Scan the data below for the string "materials". Show every line where it turns up.

## begin

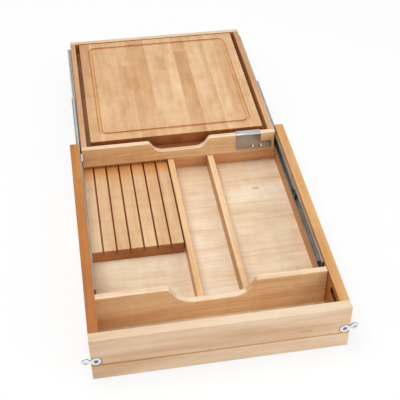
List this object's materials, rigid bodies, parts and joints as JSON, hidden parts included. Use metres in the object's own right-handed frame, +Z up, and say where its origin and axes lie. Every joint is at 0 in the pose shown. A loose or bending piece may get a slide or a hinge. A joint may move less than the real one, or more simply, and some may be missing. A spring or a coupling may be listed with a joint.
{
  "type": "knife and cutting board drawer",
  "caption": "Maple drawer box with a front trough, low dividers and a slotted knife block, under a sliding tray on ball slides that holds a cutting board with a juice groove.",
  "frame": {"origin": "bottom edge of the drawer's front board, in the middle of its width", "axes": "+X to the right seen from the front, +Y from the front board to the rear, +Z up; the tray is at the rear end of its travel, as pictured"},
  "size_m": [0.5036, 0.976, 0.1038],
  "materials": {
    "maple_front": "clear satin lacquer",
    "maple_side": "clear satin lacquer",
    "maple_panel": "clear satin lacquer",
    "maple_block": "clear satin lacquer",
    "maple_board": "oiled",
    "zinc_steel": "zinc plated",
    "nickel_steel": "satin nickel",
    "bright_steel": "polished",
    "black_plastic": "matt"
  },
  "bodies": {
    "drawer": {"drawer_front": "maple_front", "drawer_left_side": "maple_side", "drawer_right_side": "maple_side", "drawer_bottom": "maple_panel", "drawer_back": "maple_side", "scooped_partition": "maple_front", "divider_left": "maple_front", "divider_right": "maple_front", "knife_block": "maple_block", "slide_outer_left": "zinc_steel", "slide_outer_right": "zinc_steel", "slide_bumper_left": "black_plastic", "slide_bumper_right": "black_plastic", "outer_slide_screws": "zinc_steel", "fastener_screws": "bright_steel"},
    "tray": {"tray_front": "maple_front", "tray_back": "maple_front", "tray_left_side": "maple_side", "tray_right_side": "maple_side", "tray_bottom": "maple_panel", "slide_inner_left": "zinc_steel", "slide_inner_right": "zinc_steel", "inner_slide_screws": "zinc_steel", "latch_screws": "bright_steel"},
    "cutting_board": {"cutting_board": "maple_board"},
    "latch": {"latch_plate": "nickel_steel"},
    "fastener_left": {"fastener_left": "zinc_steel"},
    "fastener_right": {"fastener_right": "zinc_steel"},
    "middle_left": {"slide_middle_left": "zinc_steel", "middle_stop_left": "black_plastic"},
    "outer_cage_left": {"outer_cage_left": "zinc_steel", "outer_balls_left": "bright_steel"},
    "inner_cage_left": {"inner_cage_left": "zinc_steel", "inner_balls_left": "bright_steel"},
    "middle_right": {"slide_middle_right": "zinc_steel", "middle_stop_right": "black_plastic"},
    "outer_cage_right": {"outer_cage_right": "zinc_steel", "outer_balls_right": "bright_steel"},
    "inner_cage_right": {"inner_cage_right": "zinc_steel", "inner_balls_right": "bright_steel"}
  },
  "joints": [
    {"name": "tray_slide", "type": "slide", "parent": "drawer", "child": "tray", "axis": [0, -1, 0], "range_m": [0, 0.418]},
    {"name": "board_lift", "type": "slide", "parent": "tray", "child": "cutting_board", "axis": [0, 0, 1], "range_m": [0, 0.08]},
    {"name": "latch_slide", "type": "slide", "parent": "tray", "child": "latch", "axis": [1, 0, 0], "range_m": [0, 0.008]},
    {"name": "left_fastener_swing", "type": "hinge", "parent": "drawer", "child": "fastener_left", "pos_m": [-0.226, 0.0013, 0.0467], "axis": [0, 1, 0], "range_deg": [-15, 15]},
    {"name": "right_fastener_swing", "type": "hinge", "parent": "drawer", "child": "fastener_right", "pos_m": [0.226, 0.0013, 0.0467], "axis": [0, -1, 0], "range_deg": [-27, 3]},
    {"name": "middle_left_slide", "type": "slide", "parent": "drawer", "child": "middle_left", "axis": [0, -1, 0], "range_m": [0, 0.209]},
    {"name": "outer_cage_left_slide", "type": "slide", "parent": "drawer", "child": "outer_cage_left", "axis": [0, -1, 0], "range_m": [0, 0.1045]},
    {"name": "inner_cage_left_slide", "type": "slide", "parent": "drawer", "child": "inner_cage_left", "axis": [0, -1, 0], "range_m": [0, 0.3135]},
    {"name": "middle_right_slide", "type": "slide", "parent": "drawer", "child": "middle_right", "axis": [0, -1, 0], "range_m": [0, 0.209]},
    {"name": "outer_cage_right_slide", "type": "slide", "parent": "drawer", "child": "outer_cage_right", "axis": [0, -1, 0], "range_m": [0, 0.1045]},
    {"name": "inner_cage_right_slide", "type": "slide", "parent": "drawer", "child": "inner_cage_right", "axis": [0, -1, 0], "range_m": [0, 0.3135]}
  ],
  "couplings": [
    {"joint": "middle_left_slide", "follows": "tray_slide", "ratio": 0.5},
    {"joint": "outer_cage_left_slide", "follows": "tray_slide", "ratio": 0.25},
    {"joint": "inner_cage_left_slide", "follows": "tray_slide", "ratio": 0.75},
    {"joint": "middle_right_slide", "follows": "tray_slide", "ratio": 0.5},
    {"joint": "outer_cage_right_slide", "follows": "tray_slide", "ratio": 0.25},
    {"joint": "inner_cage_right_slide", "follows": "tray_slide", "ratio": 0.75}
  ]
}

## end

Answer below:
List this object's materials, rigid bodies, parts and joints as JSON, hidden parts included. Use metres in the object's own right-handed frame, +Z up, and say where its origin and axes lie. Every joint is at 0 in the pose shown. A loose or bending piece may get a slide or a hinge. A joint may move less than the real one, or more simply, and some may be missing. A spring or a coupling may be listed with a joint.
  "materials": {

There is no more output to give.